■ **PROBLEM STATEMENT**: Write out the data below in full. Keep it exact.

■ **GIVEN MATERIAL**:
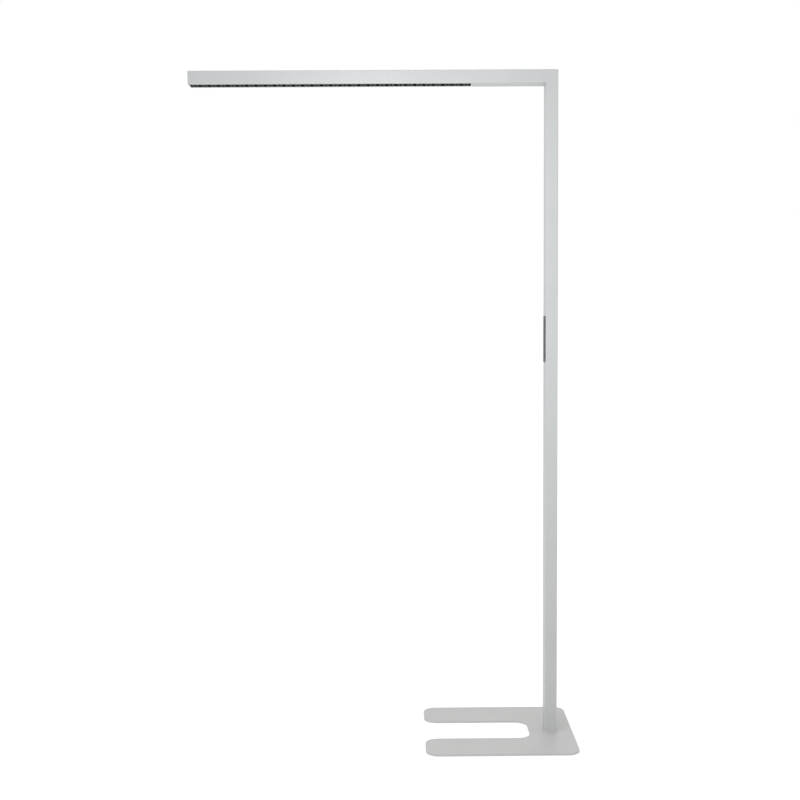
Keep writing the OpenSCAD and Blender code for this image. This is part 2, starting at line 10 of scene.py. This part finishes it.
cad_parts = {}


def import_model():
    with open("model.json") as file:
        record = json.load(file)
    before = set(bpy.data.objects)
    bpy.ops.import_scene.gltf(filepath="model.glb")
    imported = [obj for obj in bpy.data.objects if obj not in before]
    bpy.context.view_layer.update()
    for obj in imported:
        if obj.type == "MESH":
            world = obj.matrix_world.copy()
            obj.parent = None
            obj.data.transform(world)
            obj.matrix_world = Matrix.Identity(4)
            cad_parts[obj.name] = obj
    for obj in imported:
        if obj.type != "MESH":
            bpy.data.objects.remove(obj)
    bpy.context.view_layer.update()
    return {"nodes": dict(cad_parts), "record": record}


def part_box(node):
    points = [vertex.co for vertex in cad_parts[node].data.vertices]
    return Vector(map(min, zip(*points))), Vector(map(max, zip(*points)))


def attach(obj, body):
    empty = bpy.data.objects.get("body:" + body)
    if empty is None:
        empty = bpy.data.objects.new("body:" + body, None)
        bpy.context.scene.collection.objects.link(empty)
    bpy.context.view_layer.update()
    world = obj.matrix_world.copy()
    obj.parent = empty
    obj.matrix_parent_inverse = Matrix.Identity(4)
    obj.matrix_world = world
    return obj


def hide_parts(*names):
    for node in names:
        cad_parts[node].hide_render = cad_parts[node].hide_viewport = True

■ **RESPONSE TO THIS TASK**:
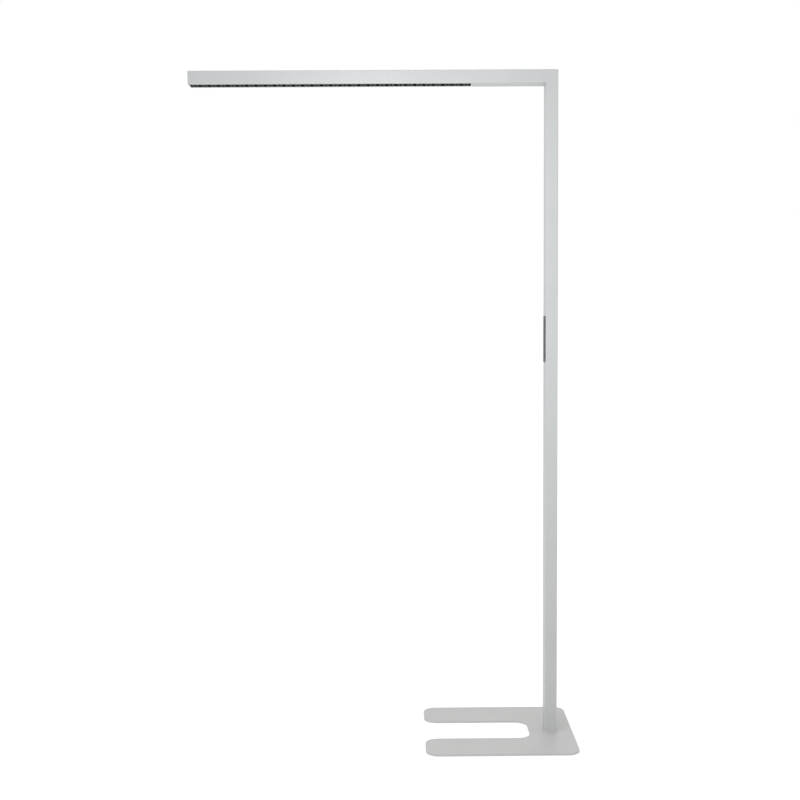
Keep writing the OpenSCAD and Blender code for this image. This is part 2, starting at line 10 of scene.py. This part finishes it.
cad_parts = {}


def import_model():
    with open("model.json") as file:
        record = json.load(file)
    before = set(bpy.data.objects)
    bpy.ops.import_scene.gltf(filepath="model.glb")
    imported = [obj for obj in bpy.data.objects if obj not in before]
    bpy.context.view_layer.update()
    for obj in imported:
        if obj.type == "MESH":
            world = obj.matrix_world.copy()
            obj.parent = None
            obj.data.transform(world)
            obj.matrix_world = Matrix.Identity(4)
            cad_parts[obj.name] = obj
    for obj in imported:
        if obj.type != "MESH":
            bpy.data.objects.remove(obj)
    bpy.context.view_layer.update()
    return {"nodes": dict(cad_parts), "record": record}


def part_box(node):
    points = [vertex.co for vertex in cad_parts[node].data.vertices]
    return Vector(map(min, zip(*points))), Vector(map(max, zip(*points)))


def attach(obj, body):
    empty = bpy.data.objects.get("body:" + body)
    if empty is None:
        empty = bpy.data.objects.new("body:" + body, None)
        bpy.context.scene.collection.objects.link(empty)
    bpy.context.view_layer.update()
    world = obj.matrix_world.copy()
    obj.parent = empty
    obj.matrix_parent_inverse = Matrix.Identity(4)
    obj.matrix_world = world
    return obj


def hide_parts(*names):
    for node in names:
        cad_parts[node].hide_render = cad_parts[node].hide_viewport = True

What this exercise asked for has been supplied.